Remember to load up on the three most valuable metals: Gold, silver and lead.
———They are trying to bring America to its knees——
No, the actions are to devalue the debt. Compounded over time, the inflation (debasement) rate will reduce the debt in future dollars. A constant rate of 7% inflation compounded will halve the debt in about 10 years.
-——Personal savings are being STOLEN BY THE STATE! ——
Savings defined as cash will decline in value.
Savings invested in hard assets will increase in value as prices are inflated. Investing in a diversified Mutual Fund of the best of American corporations will preserve the value, ditto gold/silver, land, realestate
For years now, savers have been forced to contribute to the bailout of all the financially destructive policies implemented by politicians, the Fed and some Wall Street types. And there is no end in sight.
I should be more clear. When I use the term “lenders” I don’t just mean the banks themselves ... I mean anyone who buys the mortgage-backed securities that are comprised of those loans.

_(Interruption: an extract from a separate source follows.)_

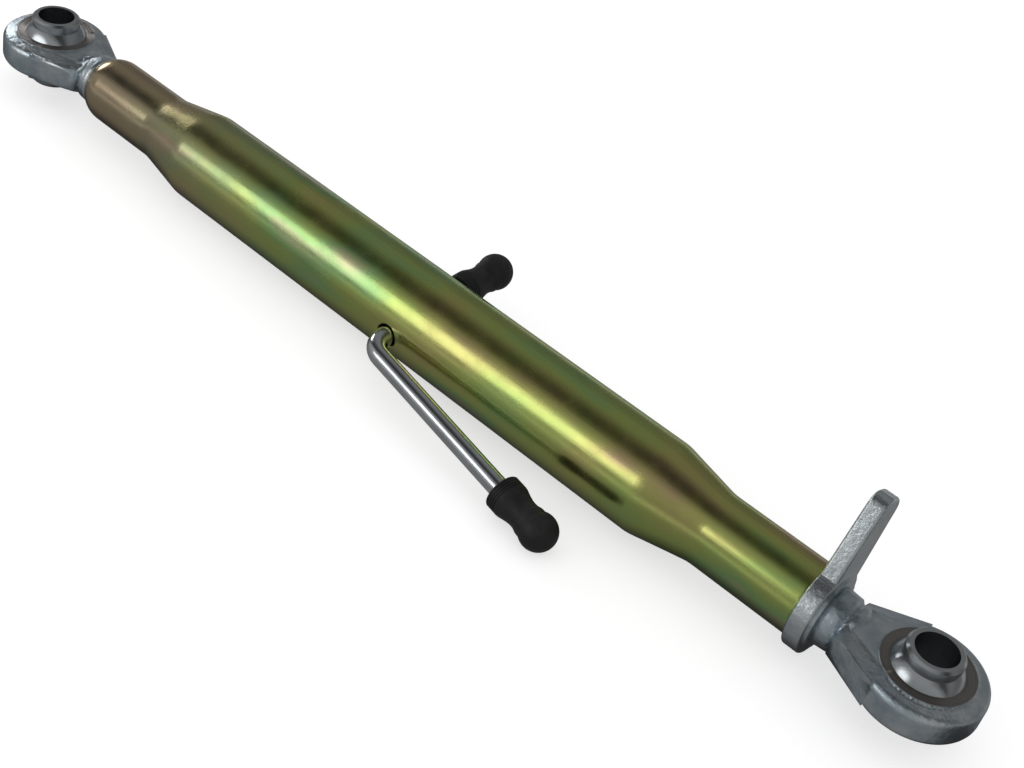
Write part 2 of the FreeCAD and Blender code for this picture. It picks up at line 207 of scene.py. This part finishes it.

If interest rates went up to a reasonable level, it would add many tens of billions to our already trillion dollar plus federal budget deficits. That's the main thing Bernanke is fighting.
They talk a great deal about "pool". Do you take possession, or use this "pool"? My initial reading on this "pool" mechanism is that it negates the whole rationale for buying metals...
It will not work.
The nominal value of the paper equities that would explode if interest rates go up VASTLY exceed the Federal debt.
Read my short essay...
Ben is covering for the 2 Big 2 Fails!
Going to be? LOL!
Best hedge is dog food futures because that’s all Florida seniors are going to be eating.
November 6, 2012: a day of reckoning
Punishing savers for not 'investing' in the economy is standard. Dont forget to give Obama credit for the stock market as those libs on MSNBC are doing
Alternatively if the two parties were to really let all those tax cuts expire and all those spending cuts to go into effect, at the same time, the result would be a huge slowdown in the economy and market dive, at least in the near term. Long term (in years) it could actually be good to have the deficit reduction, but few really care about that.
Pity the party in the WH if that happens, although it would be Obama’s second term so he would NOT be at risk asa Romney POTUS would, Romney would just make a deal if he thinks he will get blamed.
If interest rates rose to a reasonable level, then all the new federal debt and all the refinanced old federal debt would become much more expensive. The interest on the debt would become so expensive that the government could longer sell new debt (except to the fed), the government’s credit rating would become such that they could not continue to function and support all those who receive payments from the government.
The scenario you’ve heard about and accepted is theoretical, but if the government stops meeting its obligations in this dependency society, we’d have a sort of anarchy will the tens of millions of people with no means of support.
I’ve heard other financial high flyers make different predictions about what might happen in your derivatives scenario, and several who admit they don’t know what would happen.
Over at Zerohedge, one of the writers had this summation of his essay: “The Fed continues to follow the same wrong policies as it has since the beginning of this depression. We now have one of the longest depressions in history that has been caused by the Fed and the fiscal policies of the Bush and Obama Administrations. They are devaluing the dollar, destroying capital, thwarting growth, and cheating savers out of their hard earned money. It is a cruel blow to the 23.1 million un/under-employed in the U.S. who need economic growth to create jobs.”
I could not make a better statement about how out of touch these jerks in DC are especially the part of how they are cheating savers out of their hard earned money...frankly, they are stealing it.
Well, if there was an interest rate hike, enough to trigger even a small fraction of the 340 Trillion in notational value of interest rate swaps, that would decimate 9 out of 10 of the large brokerage firms in the country, and probably five out of five of the biggest banks.
They wrote contracts and they don’t have what it would take to deliver.
Just like the silver short position.
They ain’t got it.
Nuff said.
If the Fed, knowing this, can’t raise interest rates, they have no way of attracting foreign investors.
So they are stuck. QE3, QE4, QE5, QE to in-fin-it-eee..
You gotta symbol?
” - - - He is punishing saving...trying to force people to spend or put money in equities. “
In other words, The Fed is trying to replace Private Capital Investment, otherwise known as Capitalism.
BTW, isn’t Bernanke a University Professor who has never worked a day in his life earning a living in Private Capital Businesses? Well, except for being paid for mowing his parent’s lawn.
BTW, BTW, a suggested new Bernanke policy slogan: “Spending will continue until we are out of debt!”
(Hmmmmmmm, - - - - if that is good enough for The Federal Reserve, then it is good enough for every hard-working American Family too)!
-——to trigger even a small fraction of the 340 Trillion in notational value of interest rate swaps, -—
That sentence is beyond my capacity. What is notational value of interest rate swaps?
We learn by asking
Except that by definition, retirees - the savers - will be dead and will not benefit from these ULTIMATE benefits.
To be fair, this decline has been going on.through Republican and Democrats. It's just accelerated during the Obama regime.